Festivals, product launches, and pop-ups where the job of the visual identity is to generate excitement.

Beauty and lifestyle

Brands aimed at audiences that respond to colourful, expressive packaging and social media imagery.

Youth-facing digital products

Apps, publications, and courseware targeting under-35 audiences comfortable with saturated, contemporary UI.

When to use it

  • When you want the visual to carry meaning on its own — bold colour can communicate energy and optimism before any copy is read.
  • Campaigns tied to a moment — product drops, seasonal pushes, and time-limited promotions benefit from a palette that feels alive.
  • Against neutral layouts — these colours work hardest when paired with white, charcoal, or a warm neutral rather than other bright hues.
  • As a controlled accent system — pick one or two as primaries and use the rest sparingly to stop the composition feeling scattered.

Design advice

Pick a hierarchy

Choose one colour as the hero, one or two as secondary, and the remainder as accents. Equal weighting between five saturated hues almost always looks chaotic.

Protect readability

Saturated backgrounds can destroy legibility. Run text colours through the contrast checker to confirm at least 4.5:1 for body copy.

Give colour room

Generous whitespace is what stops bold palettes from feeling tiring. Resist the urge to fill every pixel.

Watch print conversion

Bright RGB screens flatter saturation.

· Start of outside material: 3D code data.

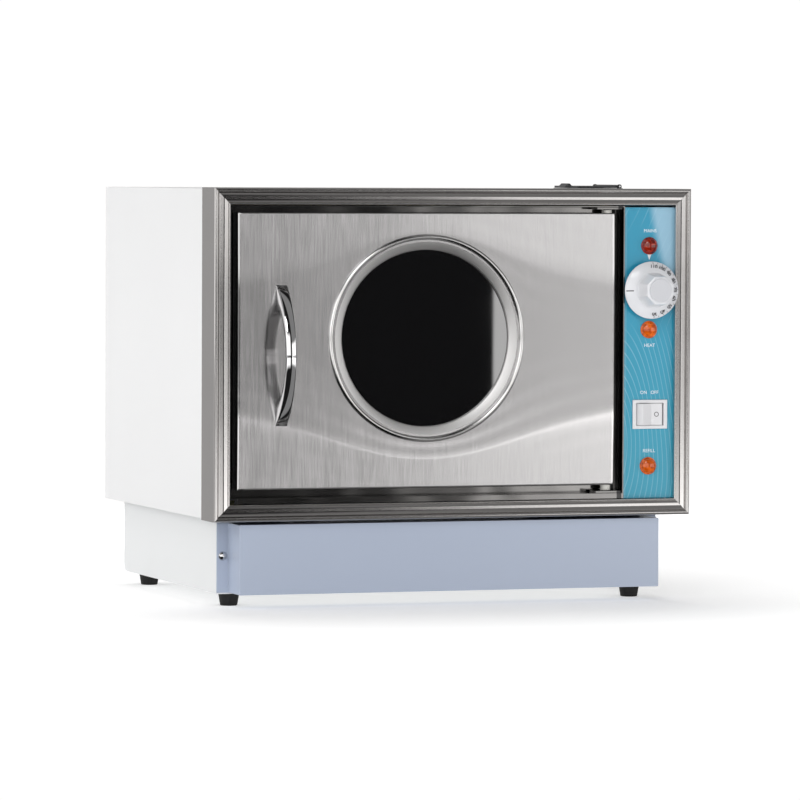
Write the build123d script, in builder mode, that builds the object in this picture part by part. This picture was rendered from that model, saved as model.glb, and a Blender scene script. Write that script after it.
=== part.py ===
from build123d import *
from math import cos, radians, sin, tan
import os

# Hot towel cabinet: a countertop steam chamber with a windowed door, a control panel beside
# it, and a plinth below that holds the water sump and its heater.
# Millimetres. X runs across the front, Y from front to back, Z up from the surface under the
# feet. The origin is on that surface, under the middle of the whole object.

os.makedirs("parts", exist_ok=True)

# Driving dimensions
cabinet_width = 445.0  # over the bezel
cabinet_depth = 349.0  # bezel ridge to rear panel
front = -177.0  # the bezel's foremost ridge
bezel_low, bezel_high = 77.5, 368.5  # the bezel's outer edges
bezel_face = 14.7  # width of the bezel as seen from the front
bezel_leg = 1.0  # the bezel's leg along the outside of the case
bezel_leg_depth = 38.5
sheet = 1.2  # folded steel of the case and plinth
thin_sheet = 1.0  # stainless of the chamber and door

door_x, door_z = (-200.0, 151.5), (104.6, 347.0)
door_front, door_back = front + 5.0, front + 19.0
hinge_x, hinge_y = 146.0, front + 12.0
window_x, window_z = -26.0, 236.5

tray_x, tray_z = (-206.5, 159.2), (97.5, 352.0)  # the recess that the door closes into
tray_front, tray_back = front + 4.0, front + 24.0
mouth_x, mouth_z = (-186.0, 136.0), (112.0, 339.0)  # inside of the chamber
chamber_back = front + 299.0

panel_x, panel_z = (160.9, 209.4), (92.4, 352.1)
panel_face = front + 5.6
overlay = 0.6
panel_back = panel_face + overlay + 1.5
knob_x, knob_z = 184.4, 278.3
rocker_x, rocker_z = 185.6, 167.3
power_lamp, heating_lamp, low_water_lamp = (184.2, 317.7), (184.2, 243.0), (184.2, 121.2)
lamp_places = (power_lamp, heating_lamp, low_water_lamp)

sump_x, sump_y, sump_z = (-138.0, 94.0), (front + 70.0, front + 278.0), (52.0, 111.0)
plinth_half = 207.0
plinth_y, plinth_low = (front + 43.3, front + 334.2), 11.7
cover_half, cover_front, cover_z = 196.4, front + 8.5, (12.8, 74.3)
foot_x, foot_y = 189.4, (front + 63.2, front + 311.6)

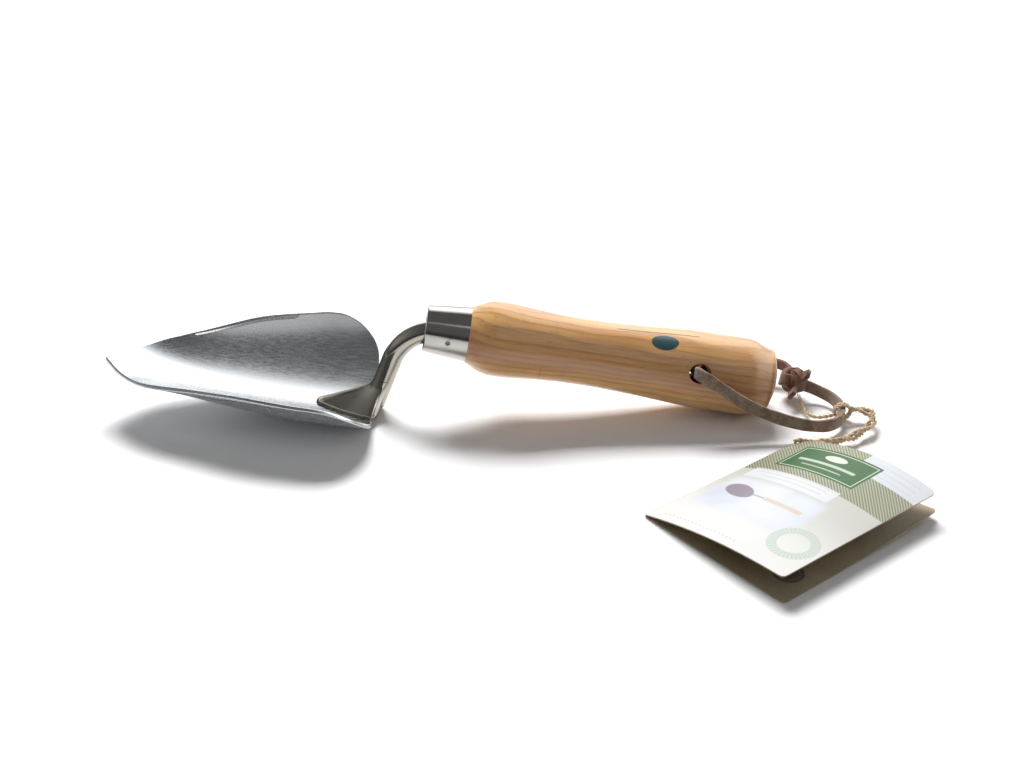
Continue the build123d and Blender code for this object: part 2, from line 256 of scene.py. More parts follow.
# ------------------------------------------------------------------ shader helpers
class Shade:
    """A material with its node tree and short ways to add to it."""

    def __init__(self, name):
        self.mat = bpy.data.materials.new(name)
        self.mat.use_nodes = True
        self.tree = self.mat.node_tree
        self.bsdf = self.tree.nodes["Principled BSDF"]

    def put(self, socket, value):
        if isinstance(value, bpy.types.NodeSocket):
            self.tree.links.new(value, socket)
        else:
            socket.default_value = value

    def set(self, **values):
        for key, value in values.items():
            self.put(self.bsdf.inputs[key.replace("_", " ")], value)

    def math(self, op, a, b=0.0, c=0.0):
        node = self.tree.nodes.new("ShaderNodeMath")
        node.operation = op
        for socket, value in zip(node.inputs, (a, b, c)):
            self.put(socket, value)
        return node.outputs[0]

    def plus(self, a, b):
        return self.math("ADD", a, b)

    def minus(self, a, b):
        return self.math("SUBTRACT", a, b)

    def times(self, a, b):
        return self.math("MULTIPLY", a, b)

    def over(self, a, b):
        return self.math("DIVIDE", a, b)

    def squares(self, a, b):
        """a squared plus b squared."""
        return self.plus(self.times(a, a), self.times(b, b))

    def coord(self):
        node = self.tree.nodes.new("ShaderNodeTexCoord")
        return node.outputs["Object"]

    def uv(self):
        node = self.tree.nodes.new("ShaderNodeTexCoord")
        split = self.tree.nodes.new("ShaderNodeSeparateXYZ")
        self.put(split.inputs[0], node.outputs["UV"])
        return split.outputs[0], split.outputs[1]

    def dot(self, vector, direction, centre=(0, 0, 0)):
        shift = self.tree.nodes.new("ShaderNodeVectorMath")
        shift.operation = "SUBTRACT"
        self.put(shift.inputs[0], vector)
        shift.inputs[1].default_value = centre
        node = self.tree.nodes.new("ShaderNodeVectorMath")
        node.operation = "DOT_PRODUCT"
        self.put(node.inputs[0], shift.outputs[0])
        node.inputs[1].default_value = direction
        return node.outputs["Value"]

    def vector(self, x, y, z):
        node = self.tree.nodes.new("ShaderNodeCombineXYZ")
        for socket, value in zip(node.inputs, (x, y, z)):
            self.put(socket, value)
        return node.outputs[0]

    def stretch(self, vector, scale):
        node = self.tree.nodes.new("ShaderNodeVectorMath")
        node.operation = "MULTIPLY"
        self.put(node.inputs[0], vector)
        node.inputs[1].default_value = scale
        return node.outputs[0]

    def noise(self, vector, scale, detail=3.0, rough=0.5, distort=0.0):
        node = self.tree.nodes.new("ShaderNodeTexNoise")
        self.put(node.inputs["Vector"], vector)
        node.inputs["Scale"].default_value = scale
        node.inputs["Detail"].default_value = detail
        node.inputs["Roughness"].default_value = rough
        node.inputs["Distortion"].default_value = distort
        return node.outputs["Fac"]

    def remap(self, value, low, high, out_low=0.0, out_high=1.0):
        node = self.tree.nodes.new("ShaderNodeMapRange")
        node.interpolation_type = "SMOOTHSTEP"
        for socket, item in zip(node.inputs, (value, low, high, out_low, out_high)):
            self.put(socket, item)
        return node.outputs[0]

    def mix(self, share, first, second):
        node = self.tree.nodes.new("ShaderNodeMix")
        node.data_type = "RGBA"
        self.put(node.inputs[0], share)
        for socket, item in ((node.inputs[6], first), (node.inputs[7], second)):
            self.put(socket, (*item, 1) if isinstance(item, tuple) and len(item) == 3 else item)
        return node.outputs[2]

    def bump(self, height, strength, distance):
        node = self.tree.nodes.new("ShaderNodeBump")
        node.inputs["Strength"].default_value = strength
        node.inputs["Distance"].default_value = distance
        self.put(node.inputs["Height"], height)
        self.put(self.bsdf.inputs["Normal"], node.outputs[0])

    def inside(self, value, low, high, soft):
        """1 between low and high, with soft edges."""
        a = self.remap(value, low - soft, low + soft)
        b = self.remap(value, high - soft, high + soft, 1.0, 0.0)
        return self.times(a, b)


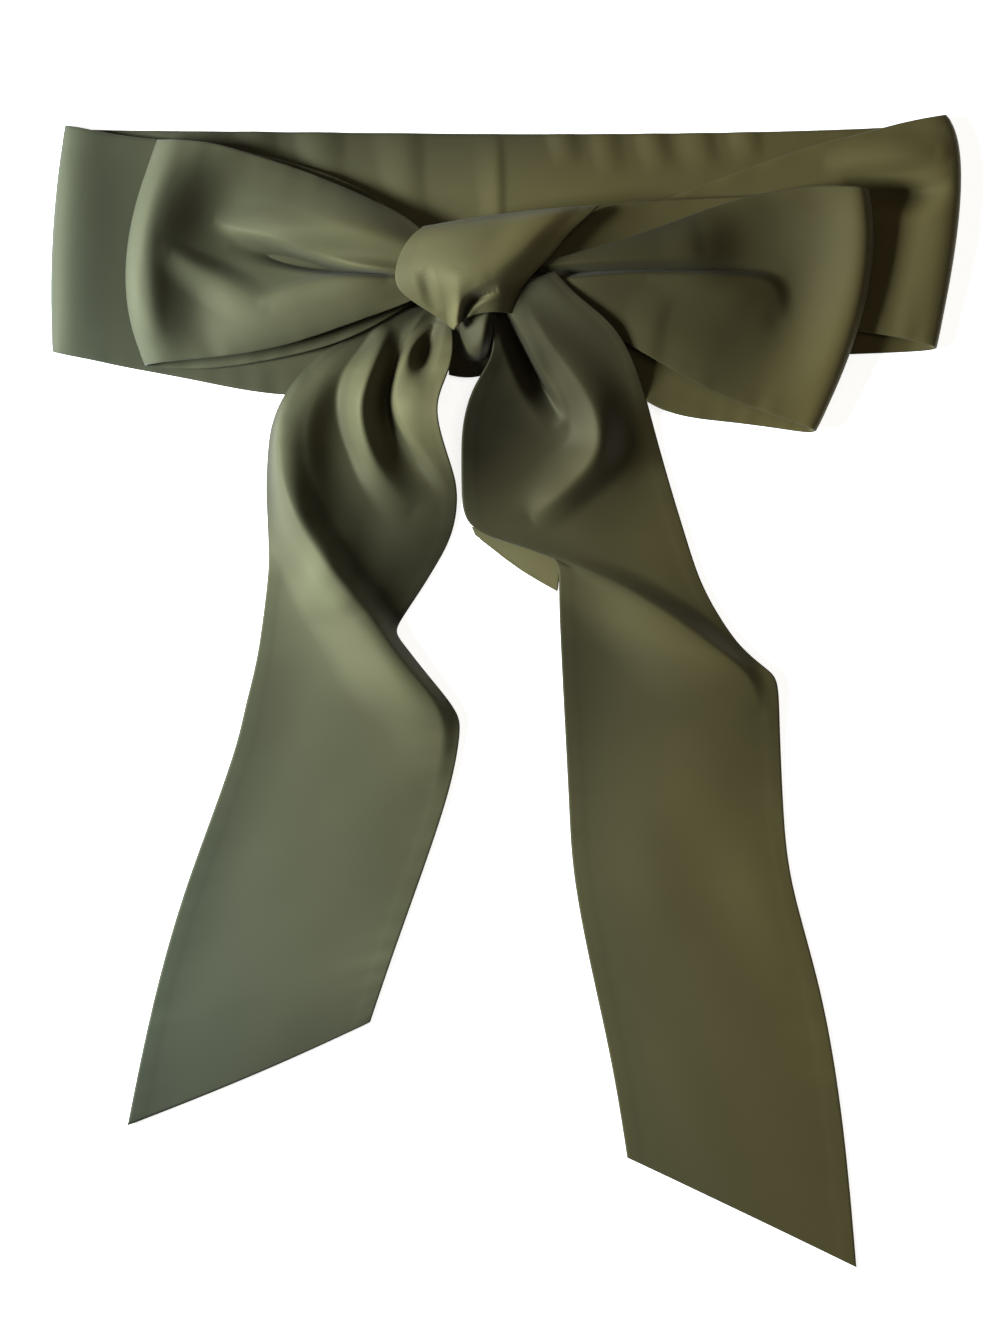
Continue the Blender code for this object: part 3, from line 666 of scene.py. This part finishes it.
RIGHT_LOOP_SECTIONS = (
    Section((17, 203), (17, 192), (17, 181), (13, 13, 13, 13, 13, 13, 13), 0.75),
    Section((42, 218.4), (40, 190), (36, 161), (11.6, 11, 10.4, 10, 9.6, 9, 8.4), (0.75, 0.6, 0.3)),
    Section((68, 221.2), (68, 178), (62, 129.6), (8.4, 7.6, 7, 6.6, 6.4, 6, 5.8), (0.75, 0.75, 0.6)),
    Section((105, 223.4), (106, 173), (98, 122.9), (5.8, 5, 4.8, 4.8, 4.8, 5, 5), 0.9),
    Section((142, 224.8), (144, 172), (126, 118.6), (5.8, 5.2, 5, 5, 5, 5, 5), (0.9, 1.05, 1.2)),
    Section((156, 225), (156.6, 176), (133.5, 117.6), (6.4, 6.4, 6.4, 6, 5.6, 5.4, 5.4), (0.8, 0.95, 1.15)),
    Section((161, 225.6), (160.4, 178), (137.6, 117.8), (10, 10.6, 10, 9.4, 8.6, 8, 7.2), (0.8, 0.9, 1.1)),
    Section((158, 226.6), (156.6, 178), (135.4, 119.2), (17, 17, 15.6, 14.2, 12.6, 11, 9.6),
            (0.76, 0.76, 0.85, 1, 1.1)),
    Section((149, 227.4), (148, 178), (129, 121.4), (15.4, 14.6, 13.4, 12.6, 12, 11.4, 10),
            (0.66, 0.62, 0.75, 1, 1.04)),
    Section((137, 227.6), (136.5, 177.2), (119.5, 124.6), (13.2, 10.6, 9.2, 8.6, 9, 10, 10.2),
            (0.59, 0.56, 0.62, 0.9, 0.98)),
    Section((125, 226), (125, 177), (111, 128), (11.6, 8.2, 7.2, 6.8, 8, 9.6, 10.4),
            (0.53, 0.47, 0.5, 0.7, 0.8)),
    Section((115, 224.6), (116, 177.4), (103.5, 130.6), (10.8, 7.6, 7, 10, 9.2, 9.8, 10.6),
            (0.5, 0.5, 0.65)),
    Section((104, 222), (104.5, 178.4), (94, 134.4), (10.6, 8.8, 8.6, 13.6, 11.2, 11, 11),
            (0.5, 0.49, 0.54)),
    Section((94, 219), (95, 179.4), (86.5, 138.2), (10.8, 11.6, 11.6, 15.4, 13.2, 12.4, 11.6),
            (0.44, 0.52)),
    Section((83, 215), (84, 180.6), (77, 143.4), (11.4, 15, 15.2, 16.8, 15, 13.8, 12), (0.28, 0.54)),
    Section((66, 208.6), (67, 182.2), (62, 152), (12.8, 16.4, 17, 17.4, 16.6, 15.2, 12.8),
            (0.24, 0.28, 0.38, 0.43, 0.48)),
    Section((45, 201.4), (45, 184), (43, 163), (15, 17.6, 18.2, 18.4, 17.8, 16.6, 14.4),
            (0.33, 0.36, 0.42)),
    Section((30, 197), (30, 186), (29, 171), (16.4, 18, 18.4, 18.4, 18, 17, 15), 0.4),
    Section((18, 193.4), (18, 187), (17, 177.6), (15.8, 16.8, 17, 17, 16.6, 16, 14), 0.45),
    Section((6, 190.6), (6, 187.4), (5.6, 183.4), (15, 15.4, 15.6, 15.6, 15.4, 15, 13.6), 0.4),
)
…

If the work will be printed, soft-proof the palette in CMYK to avoid surprises.

Pair with neutrals

Crisp white, warm cream (#F8F3EC), or deep charcoal (#1F1F22) let these colours do the heavy lifting without clashing.

Colour psychology

Hot Pink (#FF6B9D)

Reads as playful, warm, and extroverted. Often associated with creativity, youth, and romance.

Deep Rose (#C44569)

Adds sophistication and depth. Anchors the palette so the lighter pinks do not feel floaty.

Royal Blue (#4A69BD)

Balances the warm hues with a confident cool note. Associated with trust and clarity.

Vibrant Orange (#FFA502)

Signals enthusiasm and warmth. A strong attention-grabber when used sparingly.

Sky Blue (#6A89CC)

Softens the palette's edge. Useful for backgrounds or supporting UI surfaces.